■ The task:
Provide again, from the entries below, every line from the one containing "bpy.data.objects.remove(obj)" through the one containing "from mathutils.kdtree import KDTree", exactly as written, and no other line.

_ _ _

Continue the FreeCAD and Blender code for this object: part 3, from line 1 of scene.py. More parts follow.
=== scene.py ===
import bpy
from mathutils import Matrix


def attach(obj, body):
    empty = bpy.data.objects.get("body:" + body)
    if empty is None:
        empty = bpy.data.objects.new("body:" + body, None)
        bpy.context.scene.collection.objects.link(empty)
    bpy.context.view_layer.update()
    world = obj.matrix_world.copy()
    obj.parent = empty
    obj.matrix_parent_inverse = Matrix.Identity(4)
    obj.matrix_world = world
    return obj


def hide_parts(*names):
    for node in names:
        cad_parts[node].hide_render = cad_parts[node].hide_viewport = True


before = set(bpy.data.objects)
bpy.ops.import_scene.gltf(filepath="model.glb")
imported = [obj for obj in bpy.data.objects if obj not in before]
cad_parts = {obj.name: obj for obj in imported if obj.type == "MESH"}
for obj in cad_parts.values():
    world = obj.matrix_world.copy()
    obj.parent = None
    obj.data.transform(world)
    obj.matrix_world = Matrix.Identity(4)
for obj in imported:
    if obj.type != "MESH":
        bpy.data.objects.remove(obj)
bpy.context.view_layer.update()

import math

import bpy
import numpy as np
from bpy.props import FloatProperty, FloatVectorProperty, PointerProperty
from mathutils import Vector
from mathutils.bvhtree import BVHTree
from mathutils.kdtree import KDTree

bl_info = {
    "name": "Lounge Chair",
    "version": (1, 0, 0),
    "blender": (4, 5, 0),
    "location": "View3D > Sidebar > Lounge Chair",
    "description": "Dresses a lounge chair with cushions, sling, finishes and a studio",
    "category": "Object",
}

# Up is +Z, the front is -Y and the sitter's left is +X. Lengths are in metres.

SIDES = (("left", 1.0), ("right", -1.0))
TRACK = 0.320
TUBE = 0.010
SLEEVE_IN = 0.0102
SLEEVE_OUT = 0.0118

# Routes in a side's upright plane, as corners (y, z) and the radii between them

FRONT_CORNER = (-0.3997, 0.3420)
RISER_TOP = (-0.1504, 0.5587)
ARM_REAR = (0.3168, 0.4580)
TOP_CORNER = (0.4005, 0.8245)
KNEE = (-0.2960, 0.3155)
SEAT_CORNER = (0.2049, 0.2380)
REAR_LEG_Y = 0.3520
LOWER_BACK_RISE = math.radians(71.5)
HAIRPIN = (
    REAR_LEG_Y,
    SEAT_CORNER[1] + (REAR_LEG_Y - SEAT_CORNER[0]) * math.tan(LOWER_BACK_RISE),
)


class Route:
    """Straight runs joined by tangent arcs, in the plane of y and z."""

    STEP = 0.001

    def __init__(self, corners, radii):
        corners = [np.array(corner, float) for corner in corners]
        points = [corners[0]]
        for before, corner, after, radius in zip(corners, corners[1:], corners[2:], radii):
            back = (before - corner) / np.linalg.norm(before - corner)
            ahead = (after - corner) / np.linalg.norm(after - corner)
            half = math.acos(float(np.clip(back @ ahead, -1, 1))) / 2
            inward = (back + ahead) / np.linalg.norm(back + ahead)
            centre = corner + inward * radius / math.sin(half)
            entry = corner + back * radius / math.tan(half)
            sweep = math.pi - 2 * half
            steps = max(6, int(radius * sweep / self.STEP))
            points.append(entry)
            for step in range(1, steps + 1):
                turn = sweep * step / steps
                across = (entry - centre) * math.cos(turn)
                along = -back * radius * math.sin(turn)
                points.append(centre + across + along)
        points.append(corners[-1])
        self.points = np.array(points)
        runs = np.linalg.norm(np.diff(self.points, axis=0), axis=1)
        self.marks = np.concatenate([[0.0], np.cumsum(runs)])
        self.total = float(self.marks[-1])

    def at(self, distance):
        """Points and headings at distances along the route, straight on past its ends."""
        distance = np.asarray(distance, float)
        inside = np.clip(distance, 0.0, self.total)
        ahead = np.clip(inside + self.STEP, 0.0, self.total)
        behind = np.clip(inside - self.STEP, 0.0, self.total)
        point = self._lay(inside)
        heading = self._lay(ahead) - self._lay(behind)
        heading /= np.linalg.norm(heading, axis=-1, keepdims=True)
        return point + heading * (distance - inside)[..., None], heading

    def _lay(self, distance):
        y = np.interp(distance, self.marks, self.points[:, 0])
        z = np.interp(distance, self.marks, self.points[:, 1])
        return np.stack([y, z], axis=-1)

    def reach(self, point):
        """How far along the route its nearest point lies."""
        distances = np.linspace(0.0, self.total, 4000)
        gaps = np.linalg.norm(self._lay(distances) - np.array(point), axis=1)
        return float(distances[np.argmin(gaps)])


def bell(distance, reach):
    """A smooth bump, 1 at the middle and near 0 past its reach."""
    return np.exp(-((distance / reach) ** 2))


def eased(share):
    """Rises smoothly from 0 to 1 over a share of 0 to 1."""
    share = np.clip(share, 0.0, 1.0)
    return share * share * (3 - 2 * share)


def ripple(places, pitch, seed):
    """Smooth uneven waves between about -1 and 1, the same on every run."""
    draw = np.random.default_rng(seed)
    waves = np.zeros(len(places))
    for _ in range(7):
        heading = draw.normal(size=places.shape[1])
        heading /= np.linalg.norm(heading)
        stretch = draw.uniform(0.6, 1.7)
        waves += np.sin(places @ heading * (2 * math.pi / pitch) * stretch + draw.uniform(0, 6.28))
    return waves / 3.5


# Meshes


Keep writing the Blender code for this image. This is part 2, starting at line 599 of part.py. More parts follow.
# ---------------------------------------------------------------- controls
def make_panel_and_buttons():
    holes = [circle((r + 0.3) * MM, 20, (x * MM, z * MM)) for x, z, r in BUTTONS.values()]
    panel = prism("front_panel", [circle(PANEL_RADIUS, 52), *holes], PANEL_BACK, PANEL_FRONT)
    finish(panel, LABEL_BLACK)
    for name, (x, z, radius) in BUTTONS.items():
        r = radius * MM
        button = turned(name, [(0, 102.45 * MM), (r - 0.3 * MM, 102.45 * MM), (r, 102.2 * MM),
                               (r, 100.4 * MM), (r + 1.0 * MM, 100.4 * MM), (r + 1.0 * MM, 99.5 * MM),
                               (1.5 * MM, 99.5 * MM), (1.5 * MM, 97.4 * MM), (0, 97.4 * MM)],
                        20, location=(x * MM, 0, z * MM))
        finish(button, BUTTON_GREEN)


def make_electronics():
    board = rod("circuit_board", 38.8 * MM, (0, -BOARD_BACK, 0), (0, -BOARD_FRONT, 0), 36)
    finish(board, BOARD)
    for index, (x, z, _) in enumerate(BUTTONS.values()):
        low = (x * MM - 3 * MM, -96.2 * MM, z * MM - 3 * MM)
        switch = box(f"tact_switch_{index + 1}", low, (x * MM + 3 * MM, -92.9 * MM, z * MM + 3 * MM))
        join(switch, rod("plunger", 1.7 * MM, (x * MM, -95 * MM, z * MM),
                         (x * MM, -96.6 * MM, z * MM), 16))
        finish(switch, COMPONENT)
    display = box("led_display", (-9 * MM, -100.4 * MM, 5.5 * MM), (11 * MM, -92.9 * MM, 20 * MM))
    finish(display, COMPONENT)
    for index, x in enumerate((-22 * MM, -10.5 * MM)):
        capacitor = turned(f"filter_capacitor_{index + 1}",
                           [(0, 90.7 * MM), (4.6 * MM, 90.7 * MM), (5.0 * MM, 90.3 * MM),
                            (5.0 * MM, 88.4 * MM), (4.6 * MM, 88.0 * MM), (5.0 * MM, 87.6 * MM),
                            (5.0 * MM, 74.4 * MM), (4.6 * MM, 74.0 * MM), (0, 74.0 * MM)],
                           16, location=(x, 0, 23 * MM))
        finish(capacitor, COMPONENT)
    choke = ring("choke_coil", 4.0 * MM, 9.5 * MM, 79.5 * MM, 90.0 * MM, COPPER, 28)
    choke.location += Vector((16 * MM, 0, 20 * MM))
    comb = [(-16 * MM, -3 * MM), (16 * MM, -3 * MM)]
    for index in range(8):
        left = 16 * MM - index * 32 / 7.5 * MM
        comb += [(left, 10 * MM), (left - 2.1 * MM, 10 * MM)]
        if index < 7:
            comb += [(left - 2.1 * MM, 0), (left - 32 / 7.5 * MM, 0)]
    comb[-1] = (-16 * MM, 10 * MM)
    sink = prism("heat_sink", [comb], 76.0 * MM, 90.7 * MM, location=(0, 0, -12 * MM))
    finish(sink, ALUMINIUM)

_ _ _

■ Result for this exercise:
        bpy.data.objects.remove(obj)
bpy.context.view_layer.update()

import math

import bpy
import numpy as np
from bpy.props import FloatProperty, FloatVectorProperty, PointerProperty
from mathutils import Vector
from mathutils.bvhtree import BVHTree
from mathutils.kdtree import KDTree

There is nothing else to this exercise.